**WHAT THIS TASK INVOLVES:**
Each line below should be reproduced without any alteration.

**SOURCE MATERIAL:**
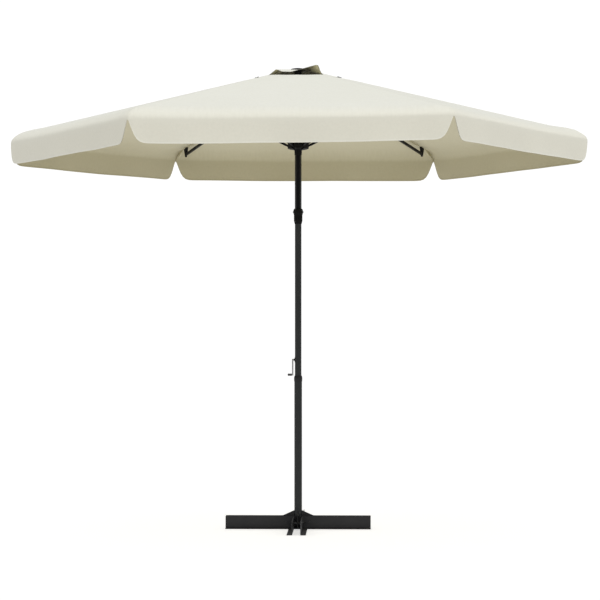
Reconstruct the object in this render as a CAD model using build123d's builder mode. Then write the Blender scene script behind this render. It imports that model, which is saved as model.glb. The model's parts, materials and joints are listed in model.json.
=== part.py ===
"""Hexagonal crank parasol on a steel cross base, 4 m from tip to tip.

Millimetres, +Z up, origin on the floor under the pole. Rib 1 points along +X and the others follow
every 60 degrees, counter-clockwise from above.
"""

import os

from build123d import *
from math import asin, atan2, cos, degrees, hypot, radians, sin, tan

# ---------------------------------------------------------------- driving dimensions
RIBS = 6

# canopy
CANOPY_RADIUS = 2000  # centre to corner of the fold between roof and valance
VALANCE_DROP = 145
FABRIC = 0.8
FABRIC_GAP = 40  # air between a rib and the fabric over it
MID_GORE_GAP = 0.4  # half of the gap between two neighbouring panels
ROOF_END_RADIUS = 1825  # where the roof starts to round over
HOLE_RADIUS = 185  # corner radius of the vent hole
VENT_RADIUS = 285
VENT_INNER_RADIUS = 36
VENT_EDGE_Z = 3143

# ribs and struts
RIB_SLOPE = 13.06  # degrees below level when open
RIB_WIDTH = 14
RIB_DEPTH = 18
TUBE_WALL = 1.2
RIB_LENGTH = 1800  # from the hub pivot to the end of the tube
RIB_TONGUE = 11
RIB_TUBE_START = 30  # the tube starts this far out from the hub pivot
STRUT_REACH = 660  # hub pivot to strut pivot, along the rib
STRUT_DROP = 22  # strut pivot below the rib's centre line
STRUT_WIDTH = 12
STRUT_DEPTH = 16
STRUT_END = 24  # length of the flat eye at each end of a strut
BRACKET_INSIDE = 3.4  # half of the gap between the two ears of a strut bracket
EAR_THICK = 2.6

# mast and hubs
HUB_PIVOT_R = 45
HUB_PIVOT_Z = 3114.9
HUB_RADIUS = 62
HUB_BORE = 6
HUB_SLOT_START = 28  # the slots for the ribs start this far from the axis
CROWN_TOP = 3155.5  # seat of the vent cap, on a neck above the hub
CROWN_RADIUS = 50
CROWN_NECK = 26
FINIAL_RADIUS = 50
FINIAL_RIM = 9
FINIAL_DOME = 6
MAST_R = 22.5
MAST_WALL = 2
MAST_BOTTOM = 760
MAST_TOP = 3086
RUNNER_PIVOT_R = 62
RUNNER_PIVOT_Z = 2634
RUNNER_RADIUS = 73
RUNNER_HEAD = 24  # top of the runner above its pivots
SLEEVE_R = 23.5
SLEEVE_BOTTOM = 2130
GRIP_TOP = 2204
GRIP_BOTTOM = 2100
PIN_R = 3
RUNNING = 0.06  # radial clearance of a turning or sliding fit
FIT = 0.05  # gap between two pieces that are fixed together

# lower pole and base
POLE_R = 26.5
POLE_WALL = 2
POLE_TOP = 1030
POLE_BOTTOM = 8
COLLAR_TOP = 1054
COLLAR_BOTTOM = 1012
BEAM_LENGTH = 1000
BEAM_HEIGHT = 88
FLANGE = 37
STEEL = 4
GAP_HALF = 27.3  # half of the gap between the two angles of a pair
FIN_REACH = 114
FIN_TOP = 126
FIN_SHOULDER = 91  # just above the beams
FIN_THICK = 6
BOLT_R = 4
BOLT_PLACES = (52, 80)  # distances of the through bolts from the pole's axis
BOLT_CLEARANCE = 0.3
BOLT_HEAD = 7.5
HEAD_HEIGHT = 5
NUT_HEIGHT = 6.5
SPACER_R = 7

# crank and cord
CRANK_Z = 1163.5
CRANK_ARM_X = -38
CRANK_LENGTH = 103.5
SHAFT_R = 5
BOSS_R = 8
BOSS_PLATE = (26, 34)
BOSS_PROUD = 24.5  # face of the boss plate, from the mast's axis
DRUM_R = 12
CORD_R = 1.5
PULLEY_Z = 3036
CORD_OUT_Y = 25.5  # the outer run of the cord, just clear of the mast
CORD_IN_Y = -3  # the inner run where it meets the pulley

# ---------------------------------------------------------------- worked out from them
slope = radians(RIB_SLOPE)
roof_lift = (RIB_DEPTH / 2 + FABRIC_GAP + FABRIC) / cos(slope)
pulley_centre_y = (CORD_OUT_Y + CORD_IN_Y) / 2
pulley_cord_r = (CORD_OUT_Y - CORD_IN_Y) / 2
strut_pivot = (
    HUB_PIVOT_R + STRUT_REACH * cos(slope) - STRUT_DROP * sin(slope),
    HUB_PIVOT_Z - STRUT_REACH * sin(slope) - STRUT_DROP * cos(slope),
)
strut_run = (strut_pivot[0] - RUNNER_PIVOT_R, strut_pivot[1] - RUNNER_PIVOT_Z)
strut_length = hypot(*strut_run)
strut_angle = degrees(atan2(strut_run[1], strut_run[0]))

os.makedirs("parts", exist_ok=True)


def roof_z(corner_radius):
    """Height of the fabric's outer face over a rib."""
    return HUB_PIVOT_Z + roof_lift - tan(slope) * (corner_radius - HUB_PIVOT_R)


def finish(part, name):
    part.label = name
    export_step(part, f"parts/{name}.step")


def rib_angle(k):
    return 360 / RIBS * (k - 1)


def radial_plane(k):
    """Upright plane through the mast and rib k: local x points outwards and local y up."""
    turn = radians(rib_angle(k))
    return Plane(origin=(0, 0, 0), x_dir=(cos(turn), sin(turn), 0), z_dir=(sin(turn), -cos(turn), 0))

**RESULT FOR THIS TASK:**
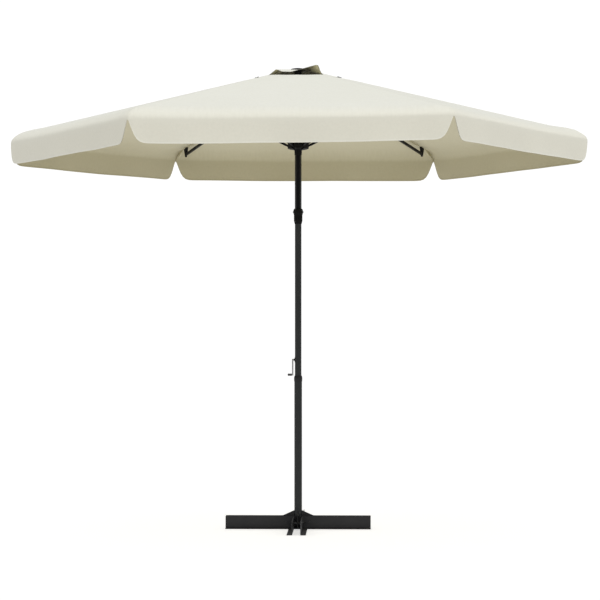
Reconstruct the object in this render as a CAD model using build123d's builder mode. Then write the Blender scene script behind this render. It imports that model, which is saved as model.glb. The model's parts, materials and joints are listed in model.json.
=== part.py ===
"""Hexagonal crank parasol on a steel cross base, 4 m from tip to tip.

Millimetres, +Z up, origin on the floor under the pole. Rib 1 points along +X and the others follow
every 60 degrees, counter-clockwise from above.
"""

import os

from build123d import *
from math import asin, atan2, cos, degrees, hypot, radians, sin, tan

# ---------------------------------------------------------------- driving dimensions
RIBS = 6

# canopy
CANOPY_RADIUS = 2000  # centre to corner of the fold between roof and valance
VALANCE_DROP = 145
FABRIC = 0.8
FABRIC_GAP = 40  # air between a rib and the fabric over it
MID_GORE_GAP = 0.4  # half of the gap between two neighbouring panels
ROOF_END_RADIUS = 1825  # where the roof starts to round over
HOLE_RADIUS = 185  # corner radius of the vent hole
VENT_RADIUS = 285
VENT_INNER_RADIUS = 36
VENT_EDGE_Z = 3143

# ribs and struts
RIB_SLOPE = 13.06  # degrees below level when open
RIB_WIDTH = 14
RIB_DEPTH = 18
TUBE_WALL = 1.2
RIB_LENGTH = 1800  # from the hub pivot to the end of the tube
RIB_TONGUE = 11
RIB_TUBE_START = 30  # the tube starts this far out from the hub pivot
STRUT_REACH = 660  # hub pivot to strut pivot, along the rib
STRUT_DROP = 22  # strut pivot below the rib's centre line
STRUT_WIDTH = 12
STRUT_DEPTH = 16
STRUT_END = 24  # length of the flat eye at each end of a strut
BRACKET_INSIDE = 3.4  # half of the gap between the two ears of a strut bracket
EAR_THICK = 2.6

# mast and hubs
HUB_PIVOT_R = 45
HUB_PIVOT_Z = 3114.9
HUB_RADIUS = 62
HUB_BORE = 6
HUB_SLOT_START = 28  # the slots for the ribs start this far from the axis
CROWN_TOP = 3155.5  # seat of the vent cap, on a neck above the hub
CROWN_RADIUS = 50
CROWN_NECK = 26
FINIAL_RADIUS = 50
FINIAL_RIM = 9
FINIAL_DOME = 6
MAST_R = 22.5
MAST_WALL = 2
MAST_BOTTOM = 760
MAST_TOP = 3086
RUNNER_PIVOT_R = 62
RUNNER_PIVOT_Z = 2634
RUNNER_RADIUS = 73
RUNNER_HEAD = 24  # top of the runner above its pivots
SLEEVE_R = 23.5
SLEEVE_BOTTOM = 2130
GRIP_TOP = 2204
GRIP_BOTTOM = 2100
PIN_R = 3
RUNNING = 0.06  # radial clearance of a turning or sliding fit
FIT = 0.05  # gap between two pieces that are fixed together

# lower pole and base
POLE_R = 26.5
POLE_WALL = 2
POLE_TOP = 1030
POLE_BOTTOM = 8
COLLAR_TOP = 1054
COLLAR_BOTTOM = 1012
BEAM_LENGTH = 1000
BEAM_HEIGHT = 88
FLANGE = 37
STEEL = 4
GAP_HALF = 27.3  # half of the gap between the two angles of a pair
FIN_REACH = 114
FIN_TOP = 126
FIN_SHOULDER = 91  # just above the beams
FIN_THICK = 6
BOLT_R = 4
BOLT_PLACES = (52, 80)  # distances of the through bolts from the pole's axis
BOLT_CLEARANCE = 0.3
BOLT_HEAD = 7.5
HEAD_HEIGHT = 5
NUT_HEIGHT = 6.5
SPACER_R = 7

# crank and cord
CRANK_Z = 1163.5
CRANK_ARM_X = -38
CRANK_LENGTH = 103.5
SHAFT_R = 5
BOSS_R = 8
BOSS_PLATE = (26, 34)
BOSS_PROUD = 24.5  # face of the boss plate, from the mast's axis
DRUM_R = 12
CORD_R = 1.5
PULLEY_Z = 3036
CORD_OUT_Y = 25.5  # the outer run of the cord, just clear of the mast
CORD_IN_Y = -3  # the inner run where it meets the pulley

# ---------------------------------------------------------------- worked out from them
slope = radians(RIB_SLOPE)
roof_lift = (RIB_DEPTH / 2 + FABRIC_GAP + FABRIC) / cos(slope)
pulley_centre_y = (CORD_OUT_Y + CORD_IN_Y) / 2
pulley_cord_r = (CORD_OUT_Y - CORD_IN_Y) / 2
strut_pivot = (
    HUB_PIVOT_R + STRUT_REACH * cos(slope) - STRUT_DROP * sin(slope),
    HUB_PIVOT_Z - STRUT_REACH * sin(slope) - STRUT_DROP * cos(slope),
)
strut_run = (strut_pivot[0] - RUNNER_PIVOT_R, strut_pivot[1] - RUNNER_PIVOT_Z)
strut_length = hypot(*strut_run)
strut_angle = degrees(atan2(strut_run[1], strut_run[0]))

os.makedirs("parts", exist_ok=True)


def roof_z(corner_radius):
    """Height of the fabric's outer face over a rib."""
    return HUB_PIVOT_Z + roof_lift - tan(slope) * (corner_radius - HUB_PIVOT_R)


def finish(part, name):
    part.label = name
    export_step(part, f"parts/{name}.step")


def rib_angle(k):
    return 360 / RIBS * (k - 1)


def radial_plane(k):
    """Upright plane through the mast and rib k: local x points outwards and local y up."""
    turn = radians(rib_angle(k))
    return Plane(origin=(0, 0, 0), x_dir=(cos(turn), sin(turn), 0), z_dir=(sin(turn), -cos(turn), 0))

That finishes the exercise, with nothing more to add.